start DATA IN THIS EXERCISE

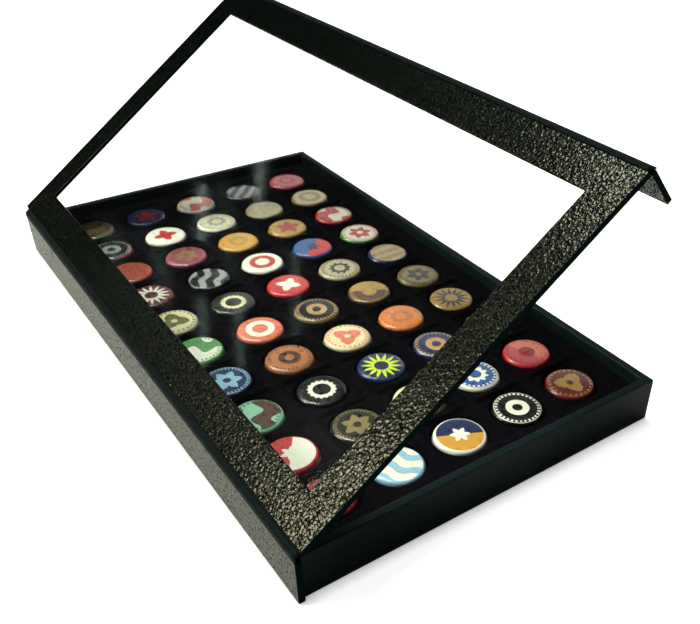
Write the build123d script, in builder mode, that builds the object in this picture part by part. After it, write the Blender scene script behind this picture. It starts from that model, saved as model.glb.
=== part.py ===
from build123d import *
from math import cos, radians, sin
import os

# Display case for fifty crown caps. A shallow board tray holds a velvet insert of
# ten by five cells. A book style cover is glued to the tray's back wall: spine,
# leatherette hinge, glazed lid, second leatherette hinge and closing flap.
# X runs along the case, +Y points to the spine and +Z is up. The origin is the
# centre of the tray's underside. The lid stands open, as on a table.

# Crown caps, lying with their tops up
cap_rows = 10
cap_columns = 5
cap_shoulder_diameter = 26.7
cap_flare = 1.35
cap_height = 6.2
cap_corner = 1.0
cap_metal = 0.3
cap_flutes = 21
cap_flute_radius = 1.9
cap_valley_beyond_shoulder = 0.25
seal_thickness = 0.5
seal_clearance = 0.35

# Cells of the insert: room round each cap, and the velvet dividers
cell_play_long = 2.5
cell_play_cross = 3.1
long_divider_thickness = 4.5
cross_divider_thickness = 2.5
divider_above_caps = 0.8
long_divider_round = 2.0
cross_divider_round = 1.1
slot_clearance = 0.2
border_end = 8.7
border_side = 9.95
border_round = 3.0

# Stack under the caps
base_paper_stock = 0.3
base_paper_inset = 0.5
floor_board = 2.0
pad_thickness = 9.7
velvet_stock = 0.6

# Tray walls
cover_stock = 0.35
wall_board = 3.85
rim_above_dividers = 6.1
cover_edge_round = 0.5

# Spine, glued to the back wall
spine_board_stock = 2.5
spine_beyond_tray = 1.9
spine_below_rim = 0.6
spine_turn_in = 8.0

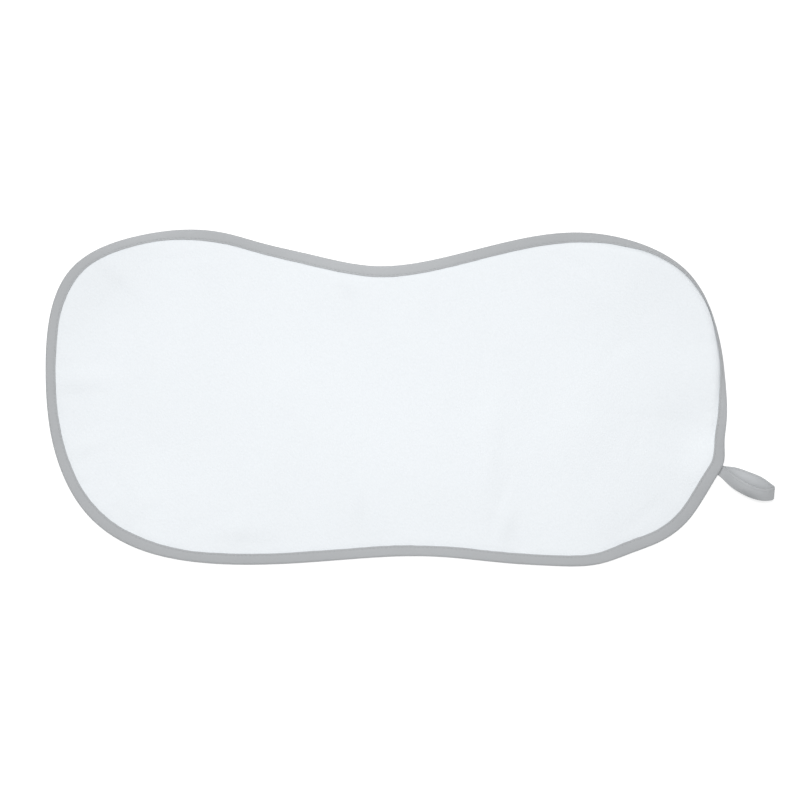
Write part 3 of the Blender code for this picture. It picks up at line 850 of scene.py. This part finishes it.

end DATA IN THIS EXERCISE

▶ [WHAT IS NEEDED] Copy out the full material exactly as it appears.

▶ [REPLY TO THE EXERCISE]
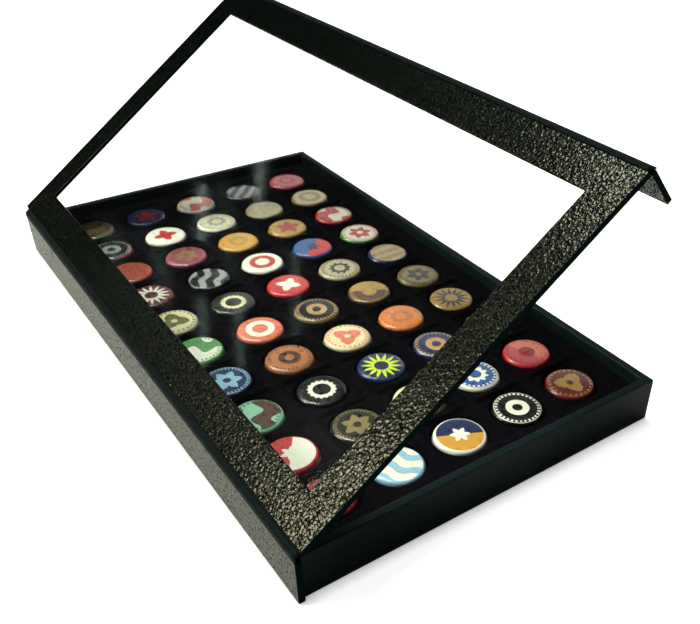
Write the build123d script, in builder mode, that builds the object in this picture part by part. After it, write the Blender scene script behind this picture. It starts from that model, saved as model.glb.
=== part.py ===
from build123d import *
from math import cos, radians, sin
import os

# Display case for fifty crown caps. A shallow board tray holds a velvet insert of
# ten by five cells. A book style cover is glued to the tray's back wall: spine,
# leatherette hinge, glazed lid, second leatherette hinge and closing flap.
# X runs along the case, +Y points to the spine and +Z is up. The origin is the
# centre of the tray's underside. The lid stands open, as on a table.

# Crown caps, lying with their tops up
cap_rows = 10
cap_columns = 5
cap_shoulder_diameter = 26.7
cap_flare = 1.35
cap_height = 6.2
cap_corner = 1.0
cap_metal = 0.3
cap_flutes = 21
cap_flute_radius = 1.9
cap_valley_beyond_shoulder = 0.25
seal_thickness = 0.5
seal_clearance = 0.35

# Cells of the insert: room round each cap, and the velvet dividers
cell_play_long = 2.5
cell_play_cross = 3.1
long_divider_thickness = 4.5
cross_divider_thickness = 2.5
divider_above_caps = 0.8
long_divider_round = 2.0
cross_divider_round = 1.1
slot_clearance = 0.2
border_end = 8.7
border_side = 9.95
border_round = 3.0

# Stack under the caps
base_paper_stock = 0.3
base_paper_inset = 0.5
floor_board = 2.0
pad_thickness = 9.7
velvet_stock = 0.6

# Tray walls
cover_stock = 0.35
wall_board = 3.85
rim_above_dividers = 6.1
cover_edge_round = 0.5

# Spine, glued to the back wall
spine_board_stock = 2.5
spine_beyond_tray = 1.9
spine_below_rim = 0.6
spine_turn_in = 8.0

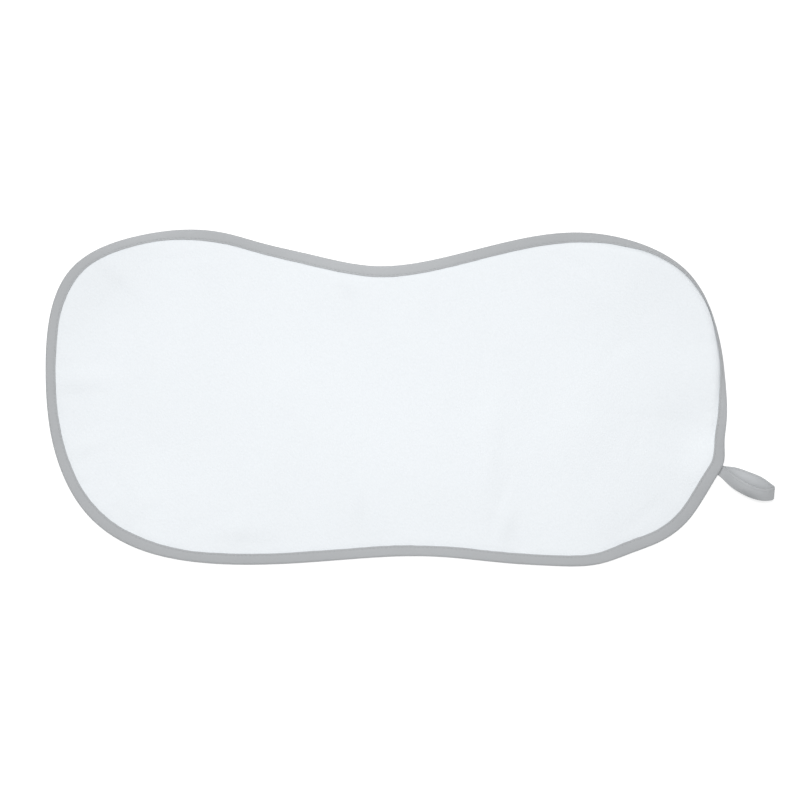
Write part 3 of the Blender code for this picture. It picks up at line 850 of scene.py. This part finishes it.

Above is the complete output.